▶ [Material for this exercise]
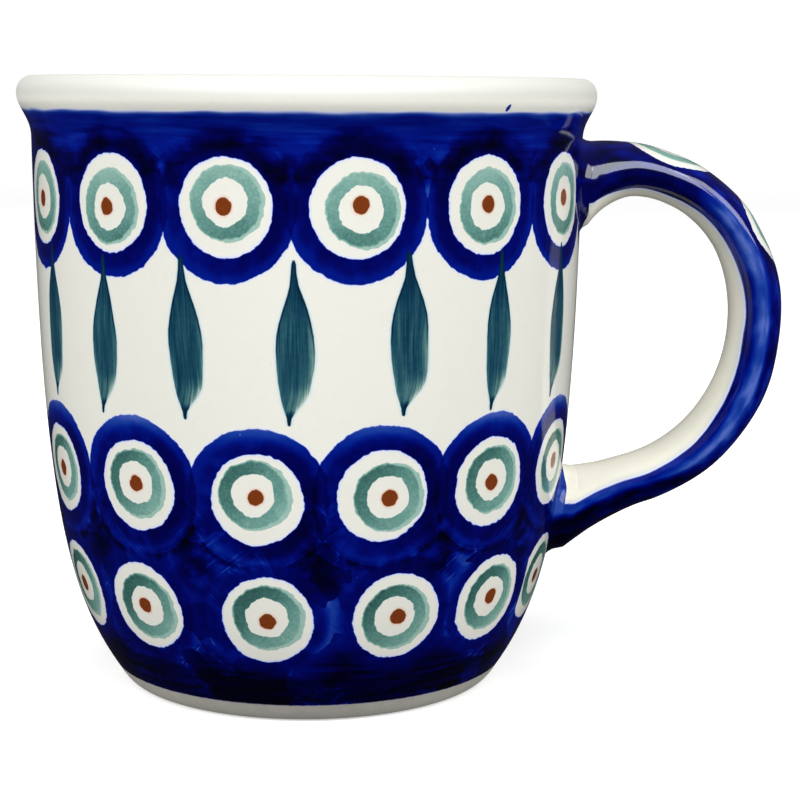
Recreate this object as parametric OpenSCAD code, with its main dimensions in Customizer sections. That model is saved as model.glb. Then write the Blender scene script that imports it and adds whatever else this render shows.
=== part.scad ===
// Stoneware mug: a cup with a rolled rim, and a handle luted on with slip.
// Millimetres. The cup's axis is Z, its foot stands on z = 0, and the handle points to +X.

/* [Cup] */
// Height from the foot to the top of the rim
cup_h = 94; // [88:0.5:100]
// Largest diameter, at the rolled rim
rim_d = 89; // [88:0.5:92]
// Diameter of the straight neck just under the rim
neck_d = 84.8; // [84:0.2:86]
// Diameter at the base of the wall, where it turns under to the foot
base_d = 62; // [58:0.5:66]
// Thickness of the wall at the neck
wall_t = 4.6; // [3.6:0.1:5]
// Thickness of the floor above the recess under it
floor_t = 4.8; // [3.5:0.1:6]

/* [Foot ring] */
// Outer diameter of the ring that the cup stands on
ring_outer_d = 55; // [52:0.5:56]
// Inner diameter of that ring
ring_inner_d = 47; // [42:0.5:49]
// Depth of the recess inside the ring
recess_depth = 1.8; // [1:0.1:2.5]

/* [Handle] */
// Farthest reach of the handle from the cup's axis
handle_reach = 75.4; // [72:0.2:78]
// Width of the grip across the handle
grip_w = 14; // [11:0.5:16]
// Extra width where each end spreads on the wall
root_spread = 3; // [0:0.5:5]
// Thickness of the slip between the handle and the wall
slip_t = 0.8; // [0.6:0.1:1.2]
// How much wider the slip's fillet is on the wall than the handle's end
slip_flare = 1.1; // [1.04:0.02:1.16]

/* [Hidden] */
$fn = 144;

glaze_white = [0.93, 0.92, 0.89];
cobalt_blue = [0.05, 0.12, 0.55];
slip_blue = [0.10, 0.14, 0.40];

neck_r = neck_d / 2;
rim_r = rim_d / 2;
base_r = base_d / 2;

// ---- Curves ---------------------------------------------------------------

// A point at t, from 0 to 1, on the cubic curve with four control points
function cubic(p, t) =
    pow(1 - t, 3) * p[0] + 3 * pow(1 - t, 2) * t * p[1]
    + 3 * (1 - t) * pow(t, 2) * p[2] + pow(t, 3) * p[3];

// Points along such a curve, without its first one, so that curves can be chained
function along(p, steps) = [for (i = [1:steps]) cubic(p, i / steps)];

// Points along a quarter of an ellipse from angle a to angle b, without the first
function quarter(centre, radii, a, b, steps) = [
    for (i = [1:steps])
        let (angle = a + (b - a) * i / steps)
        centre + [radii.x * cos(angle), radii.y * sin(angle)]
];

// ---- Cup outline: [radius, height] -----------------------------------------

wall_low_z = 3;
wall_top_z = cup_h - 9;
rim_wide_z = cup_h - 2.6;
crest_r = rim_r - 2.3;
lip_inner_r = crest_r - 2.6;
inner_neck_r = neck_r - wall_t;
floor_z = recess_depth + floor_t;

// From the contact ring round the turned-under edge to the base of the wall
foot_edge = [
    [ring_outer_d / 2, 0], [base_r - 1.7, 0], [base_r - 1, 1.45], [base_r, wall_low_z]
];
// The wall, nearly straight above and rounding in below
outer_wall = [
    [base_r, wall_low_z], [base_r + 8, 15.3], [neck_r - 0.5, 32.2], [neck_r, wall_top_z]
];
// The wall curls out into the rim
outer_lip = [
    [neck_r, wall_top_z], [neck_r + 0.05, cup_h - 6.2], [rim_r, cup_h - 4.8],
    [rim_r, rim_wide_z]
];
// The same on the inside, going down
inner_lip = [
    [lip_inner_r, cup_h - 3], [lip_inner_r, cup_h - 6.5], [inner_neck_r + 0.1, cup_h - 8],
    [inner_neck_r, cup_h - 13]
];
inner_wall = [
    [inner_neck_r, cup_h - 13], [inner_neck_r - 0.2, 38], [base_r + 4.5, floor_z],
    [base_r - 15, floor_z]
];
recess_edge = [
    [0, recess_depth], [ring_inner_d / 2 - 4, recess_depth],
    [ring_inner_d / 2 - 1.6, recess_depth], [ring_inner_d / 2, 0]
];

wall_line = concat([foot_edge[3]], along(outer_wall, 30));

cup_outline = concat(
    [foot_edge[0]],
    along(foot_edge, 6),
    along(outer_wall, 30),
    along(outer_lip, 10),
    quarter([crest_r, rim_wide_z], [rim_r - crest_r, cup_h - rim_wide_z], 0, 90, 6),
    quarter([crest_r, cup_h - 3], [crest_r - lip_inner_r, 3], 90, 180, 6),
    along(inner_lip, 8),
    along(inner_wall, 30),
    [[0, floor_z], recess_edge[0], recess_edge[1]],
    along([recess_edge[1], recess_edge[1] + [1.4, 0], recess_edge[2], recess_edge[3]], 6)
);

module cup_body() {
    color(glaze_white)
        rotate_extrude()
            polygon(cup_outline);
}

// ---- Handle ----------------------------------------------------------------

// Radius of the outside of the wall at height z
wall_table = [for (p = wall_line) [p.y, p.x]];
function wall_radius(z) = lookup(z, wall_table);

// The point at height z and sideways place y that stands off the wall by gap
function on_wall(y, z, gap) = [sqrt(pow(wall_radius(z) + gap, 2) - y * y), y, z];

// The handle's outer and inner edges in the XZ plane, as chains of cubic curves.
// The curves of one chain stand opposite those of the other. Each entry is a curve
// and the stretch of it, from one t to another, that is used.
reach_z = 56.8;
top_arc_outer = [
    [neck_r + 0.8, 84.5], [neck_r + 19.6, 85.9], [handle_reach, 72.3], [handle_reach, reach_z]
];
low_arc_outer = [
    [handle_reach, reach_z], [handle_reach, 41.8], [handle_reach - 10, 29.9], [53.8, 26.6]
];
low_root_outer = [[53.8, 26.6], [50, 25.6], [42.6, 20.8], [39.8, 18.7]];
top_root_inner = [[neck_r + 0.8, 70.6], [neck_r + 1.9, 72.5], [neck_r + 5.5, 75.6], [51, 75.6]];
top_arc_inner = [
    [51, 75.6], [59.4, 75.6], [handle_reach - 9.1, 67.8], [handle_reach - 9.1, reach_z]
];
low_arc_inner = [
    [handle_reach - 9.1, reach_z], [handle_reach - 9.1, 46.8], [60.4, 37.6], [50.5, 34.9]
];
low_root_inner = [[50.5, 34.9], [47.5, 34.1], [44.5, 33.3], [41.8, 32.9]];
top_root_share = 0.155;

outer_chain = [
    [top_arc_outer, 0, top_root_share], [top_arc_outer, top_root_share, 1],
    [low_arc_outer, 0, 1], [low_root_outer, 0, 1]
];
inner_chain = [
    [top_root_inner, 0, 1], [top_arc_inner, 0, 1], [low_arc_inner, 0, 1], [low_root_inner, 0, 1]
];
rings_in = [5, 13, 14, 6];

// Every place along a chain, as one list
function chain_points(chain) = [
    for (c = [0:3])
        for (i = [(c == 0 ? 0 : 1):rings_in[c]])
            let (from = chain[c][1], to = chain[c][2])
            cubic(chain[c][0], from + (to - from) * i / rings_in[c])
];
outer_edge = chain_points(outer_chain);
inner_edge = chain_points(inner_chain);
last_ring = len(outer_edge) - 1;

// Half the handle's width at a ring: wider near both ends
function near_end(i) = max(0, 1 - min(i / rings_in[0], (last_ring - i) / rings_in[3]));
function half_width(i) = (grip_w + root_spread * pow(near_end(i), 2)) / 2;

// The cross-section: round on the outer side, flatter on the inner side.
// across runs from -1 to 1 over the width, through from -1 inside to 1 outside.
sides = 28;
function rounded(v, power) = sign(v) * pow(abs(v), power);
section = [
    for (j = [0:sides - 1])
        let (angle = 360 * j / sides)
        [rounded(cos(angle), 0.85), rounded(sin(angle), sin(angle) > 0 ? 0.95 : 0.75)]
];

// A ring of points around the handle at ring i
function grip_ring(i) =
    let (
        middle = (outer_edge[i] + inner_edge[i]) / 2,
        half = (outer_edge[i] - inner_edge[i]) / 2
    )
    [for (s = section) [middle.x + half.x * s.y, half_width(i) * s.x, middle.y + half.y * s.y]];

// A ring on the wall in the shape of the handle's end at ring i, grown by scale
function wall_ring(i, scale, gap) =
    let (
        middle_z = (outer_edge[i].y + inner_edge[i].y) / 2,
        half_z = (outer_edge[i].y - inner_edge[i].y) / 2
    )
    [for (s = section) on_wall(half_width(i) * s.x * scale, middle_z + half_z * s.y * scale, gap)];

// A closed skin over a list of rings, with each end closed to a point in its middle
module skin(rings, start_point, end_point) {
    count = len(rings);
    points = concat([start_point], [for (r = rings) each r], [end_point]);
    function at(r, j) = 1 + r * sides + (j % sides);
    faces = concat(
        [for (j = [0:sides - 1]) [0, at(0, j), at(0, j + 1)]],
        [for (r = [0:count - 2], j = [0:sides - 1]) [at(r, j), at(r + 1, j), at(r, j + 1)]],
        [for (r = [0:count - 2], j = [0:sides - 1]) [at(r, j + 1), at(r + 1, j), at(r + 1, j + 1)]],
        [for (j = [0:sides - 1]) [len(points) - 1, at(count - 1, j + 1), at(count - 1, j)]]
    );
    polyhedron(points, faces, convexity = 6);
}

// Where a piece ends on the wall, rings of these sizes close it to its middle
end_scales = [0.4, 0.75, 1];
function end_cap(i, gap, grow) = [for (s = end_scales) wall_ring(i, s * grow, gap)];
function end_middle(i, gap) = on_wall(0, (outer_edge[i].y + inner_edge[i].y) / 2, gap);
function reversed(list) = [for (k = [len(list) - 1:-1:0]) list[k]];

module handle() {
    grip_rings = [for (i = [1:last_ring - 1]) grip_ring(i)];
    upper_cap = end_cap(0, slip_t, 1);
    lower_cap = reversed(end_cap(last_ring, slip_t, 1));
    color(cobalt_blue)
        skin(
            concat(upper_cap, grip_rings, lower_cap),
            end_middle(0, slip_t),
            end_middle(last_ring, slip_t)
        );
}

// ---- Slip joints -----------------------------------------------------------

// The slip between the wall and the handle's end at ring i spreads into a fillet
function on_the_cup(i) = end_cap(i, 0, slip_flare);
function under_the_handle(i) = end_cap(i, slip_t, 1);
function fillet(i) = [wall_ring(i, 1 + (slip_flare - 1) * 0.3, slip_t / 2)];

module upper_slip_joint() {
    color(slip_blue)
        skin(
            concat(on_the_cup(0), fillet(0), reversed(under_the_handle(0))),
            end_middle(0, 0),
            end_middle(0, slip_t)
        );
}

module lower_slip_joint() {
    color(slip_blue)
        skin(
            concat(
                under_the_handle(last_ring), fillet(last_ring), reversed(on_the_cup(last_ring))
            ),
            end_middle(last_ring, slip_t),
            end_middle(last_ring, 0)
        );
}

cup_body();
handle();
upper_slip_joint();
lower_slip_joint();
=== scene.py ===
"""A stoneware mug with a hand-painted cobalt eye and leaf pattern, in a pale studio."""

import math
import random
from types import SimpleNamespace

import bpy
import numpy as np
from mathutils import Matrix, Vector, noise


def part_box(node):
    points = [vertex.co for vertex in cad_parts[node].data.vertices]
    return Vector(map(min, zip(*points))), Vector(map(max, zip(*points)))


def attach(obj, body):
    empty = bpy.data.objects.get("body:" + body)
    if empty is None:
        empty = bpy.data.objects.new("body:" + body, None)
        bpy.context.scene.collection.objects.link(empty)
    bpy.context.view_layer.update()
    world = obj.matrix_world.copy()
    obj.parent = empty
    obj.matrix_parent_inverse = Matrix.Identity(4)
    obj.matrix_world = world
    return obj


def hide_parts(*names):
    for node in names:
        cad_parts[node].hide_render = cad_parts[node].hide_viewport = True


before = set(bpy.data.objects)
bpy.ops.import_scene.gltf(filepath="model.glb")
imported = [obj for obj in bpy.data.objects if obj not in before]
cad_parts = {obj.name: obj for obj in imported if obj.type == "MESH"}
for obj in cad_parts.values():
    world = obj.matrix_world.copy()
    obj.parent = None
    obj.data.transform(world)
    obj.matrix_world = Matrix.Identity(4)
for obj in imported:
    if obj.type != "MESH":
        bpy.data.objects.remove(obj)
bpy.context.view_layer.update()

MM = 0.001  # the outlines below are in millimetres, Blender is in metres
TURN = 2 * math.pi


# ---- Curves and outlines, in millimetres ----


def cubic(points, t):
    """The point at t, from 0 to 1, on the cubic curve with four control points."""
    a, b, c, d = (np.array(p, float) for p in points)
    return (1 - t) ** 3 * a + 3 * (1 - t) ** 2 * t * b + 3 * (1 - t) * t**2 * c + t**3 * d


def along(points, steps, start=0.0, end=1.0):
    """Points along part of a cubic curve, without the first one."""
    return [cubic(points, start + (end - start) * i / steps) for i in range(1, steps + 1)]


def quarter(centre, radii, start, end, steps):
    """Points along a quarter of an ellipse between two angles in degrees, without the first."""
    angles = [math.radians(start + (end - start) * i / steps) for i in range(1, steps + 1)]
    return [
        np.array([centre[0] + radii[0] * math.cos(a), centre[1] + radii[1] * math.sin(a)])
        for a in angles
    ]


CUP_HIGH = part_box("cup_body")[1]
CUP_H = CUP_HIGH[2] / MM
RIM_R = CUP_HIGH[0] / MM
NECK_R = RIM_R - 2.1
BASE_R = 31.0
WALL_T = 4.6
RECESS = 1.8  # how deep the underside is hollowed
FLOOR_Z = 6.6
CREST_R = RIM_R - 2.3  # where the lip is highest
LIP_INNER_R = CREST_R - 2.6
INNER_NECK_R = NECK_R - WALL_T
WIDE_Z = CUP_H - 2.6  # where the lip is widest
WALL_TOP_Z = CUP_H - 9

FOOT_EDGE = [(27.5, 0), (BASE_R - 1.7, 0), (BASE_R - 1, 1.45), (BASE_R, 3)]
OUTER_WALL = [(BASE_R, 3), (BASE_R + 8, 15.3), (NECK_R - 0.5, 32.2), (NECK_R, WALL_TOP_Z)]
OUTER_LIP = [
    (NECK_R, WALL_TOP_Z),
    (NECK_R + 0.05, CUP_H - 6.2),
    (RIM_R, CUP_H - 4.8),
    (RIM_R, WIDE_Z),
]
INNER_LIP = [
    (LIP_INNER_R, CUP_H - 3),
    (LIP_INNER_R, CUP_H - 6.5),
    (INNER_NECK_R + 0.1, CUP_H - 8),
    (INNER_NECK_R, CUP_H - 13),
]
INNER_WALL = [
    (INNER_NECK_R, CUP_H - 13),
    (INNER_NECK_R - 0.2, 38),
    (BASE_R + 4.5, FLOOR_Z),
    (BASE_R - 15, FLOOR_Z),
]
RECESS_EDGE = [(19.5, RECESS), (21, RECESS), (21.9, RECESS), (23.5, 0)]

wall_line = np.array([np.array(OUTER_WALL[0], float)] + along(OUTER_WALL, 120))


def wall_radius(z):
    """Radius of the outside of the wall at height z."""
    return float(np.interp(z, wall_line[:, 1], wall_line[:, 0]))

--

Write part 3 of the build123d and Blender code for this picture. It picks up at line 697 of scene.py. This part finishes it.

▶ [Stated problem]
Exactly reproduce the stretch from the line with "grip_rings = [for" through the line with "cad_parts[node].hide_render = cad_parts[node].hide_viewport", including both ends and nothing else.

▶ [Solved problem]
    grip_rings = [for (i = [1:last_ring - 1]) grip_ring(i)];
    upper_cap = end_cap(0, slip_t, 1);
    lower_cap = reversed(end_cap(last_ring, slip_t, 1));
    color(cobalt_blue)
        skin(
            concat(upper_cap, grip_rings, lower_cap),
            end_middle(0, slip_t),
            end_middle(last_ring, slip_t)
        );
}

// ---- Slip joints -----------------------------------------------------------

// The slip between the wall and the handle's end at ring i spreads into a fillet
function on_the_cup(i) = end_cap(i, 0, slip_flare);
function under_the_handle(i) = end_cap(i, slip_t, 1);
function fillet(i) = [wall_ring(i, 1 + (slip_flare - 1) * 0.3, slip_t / 2)];

module upper_slip_joint() {
    color(slip_blue)
        skin(
            concat(on_the_cup(0), fillet(0), reversed(under_the_handle(0))),
            end_middle(0, 0),
            end_middle(0, slip_t)
        );
}

module lower_slip_joint() {
    color(slip_blue)
        skin(
            concat(
                under_the_handle(last_ring), fillet(last_ring), reversed(on_the_cup(last_ring))
            ),
            end_middle(last_ring, slip_t),
            end_middle(last_ring, 0)
        );
}

cup_body();
handle();
upper_slip_joint();
lower_slip_joint();
=== scene.py ===
"""A stoneware mug with a hand-painted cobalt eye and leaf pattern, in a pale studio."""

import math
import random
from types import SimpleNamespace

import bpy
import numpy as np
from mathutils import Matrix, Vector, noise


def part_box(node):
    points = [vertex.co for vertex in cad_parts[node].data.vertices]
    return Vector(map(min, zip(*points))), Vector(map(max, zip(*points)))


def attach(obj, body):
    empty = bpy.data.objects.get("body:" + body)
    if empty is None:
        empty = bpy.data.objects.new("body:" + body, None)
        bpy.context.scene.collection.objects.link(empty)
    bpy.context.view_layer.update()
    world = obj.matrix_world.copy()
    obj.parent = empty
    obj.matrix_parent_inverse = Matrix.Identity(4)
    obj.matrix_world = world
    return obj


def hide_parts(*names):
    for node in names:
        cad_parts[node].hide_render = cad_parts[node].hide_viewport = True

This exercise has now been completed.